Whitey became a folk hero to many ‘southies’, meanwhile, who saw him as a salt-of-the-earth Irish-American. He was passionately loyal to south Boston, but also an Irish patriot who began donating money and guns to the IRA as early as the mid-1970s. After meeting IRA chief of staff Joe Cahill, Whitey raised a million dollars for the Provos by shaking down drug dealers in south Boston and Charlestown. He would later be involved in the botched attempt to smuggle a large cache of arms into Ireland aboard the ships Valhalla and Marita Ann.

He seemed invulnerable, but no one ever is. In 1994 the Drug Enforcement Administration, the state police and Boston PD began building a federal case against him for gambling and racketeering without telling the FBI, which they now realised was compromised. But Whitey’s informer John Connolly got wind of it at the last minute, and had time to warn Bulger before he was arrested. He disappeared, and would spend the next 16 years wandering America and living under assumed names.

He became the bogeyman, and supposed sightings of him were commonplace, especially after he was featured on the TV show America’s Most Wanted. But that show served its purpose, and the FBI would later admit that Bulger’s capture was a “direct result” of this media campaign.

A 2007 sighting of Bulger and his long-time girlfriend, Catherine Greig in the Sicilian holiday town of Taormina proved false. Bulger is a book lover, and in 2010 FBI agents visited a series of book stores in Victoria, British Columbia acting on a lead that turned out to be a dead end. They focused on Catherine Greig, a known animal lover with a weakness for beauty parlours, but that avenue also proved fruitless.
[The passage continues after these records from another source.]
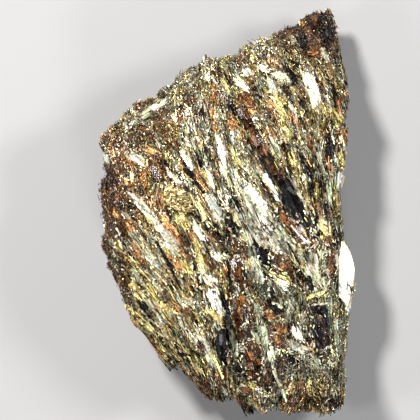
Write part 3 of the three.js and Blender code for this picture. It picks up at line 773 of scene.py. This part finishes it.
def noiseNode(tree, vector, scale, detail=3.0, roughness=0.6):
    node = tree.nodes.new("ShaderNodeTexNoise")
    node.inputs["Scale"].default_value = scale
    node.inputs["Detail"].default_value = detail
    node.inputs["Roughness"].default_value = roughness
    tree.links.new(vector, node.inputs["Vector"])
    return node


def rampNode(tree, value, stops):
    node = tree.nodes.new("ShaderNodeValToRGB")
    ramp = node.color_ramp
    for end, (position, colour) in ((0, stops[0]), (1, stops[-1])):
        ramp.elements[end].position, ramp.elements[end].color = position, (*colour, 1)
    for position, colour in stops[1:-1]:
        ramp.elements.new(position).color = (*colour, 1)
    tree.links.new(value, node.inputs["Fac"])
    return node.outputs["Color"]


def addBump(tree, height, strength, distance):
    bump = tree.nodes.new("ShaderNodeBump")
    bump.inputs["Strength"].default_value = strength
    bump.inputs["Distance"].default_value = distance * mm
    tree.links.new(height, bump.inputs["Height"])
    tree.links.new(bump.outputs["Normal"], tree.nodes["Principled BSDF"].inputs["Normal"])


# the noises: scale, detail and roughness. Those of the stain are per metre, and its patches have a size in mm
striationSpec = {"linesPerMm": 12.0, "alongShare": 0.35, "lines": (1.0, 2.0), "flaws": (1.6, 4.0, 0.7)}
stainSpec = {"size": 2.5, "patch": (1.0, 4.0), "speck": (3200, 2.0), "hackle": (5200, 1.0)}
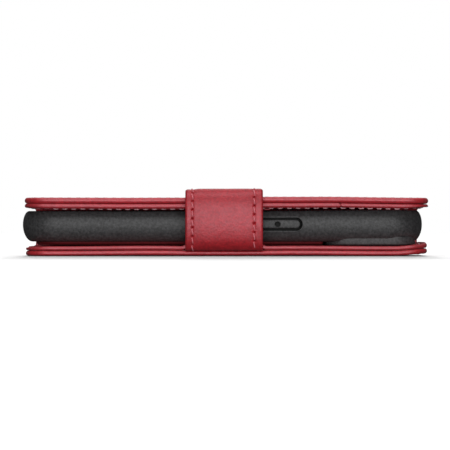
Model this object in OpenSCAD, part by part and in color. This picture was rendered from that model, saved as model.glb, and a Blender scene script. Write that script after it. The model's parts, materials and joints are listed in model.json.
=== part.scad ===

In the end, a priceless lead arrived from nowhere, thanks to a tip from a women in Iceland. She would later be identified by The Boston Globe as Anna Bjornsdottir, a former model who’d lived in Santa Monica and realised that the elderly gent with the east coast accent in her neighbourhood was Bulger. A day later the FBI struck, and arrested both Whitey and Catherine Greig. She was later convicted of harbouring a fugitive and identity fraud, and sentenced to eight years in jail, but the case against Bulger was more vexed.

For a start, he was wanted in three states, two of which have the death penalty. But to the surprise of many, Whitey cooperated, chatting freely about his life as a fugitive, and told his captors how he’d once visited his old haunt, Alcatraz, and had a tourist photo taken wearing a striped suit and standing behind mock prison bars.

Now the bars are real: in 2013 Whitey was given two life sentences, and will end his days in a Florida Penitentiary.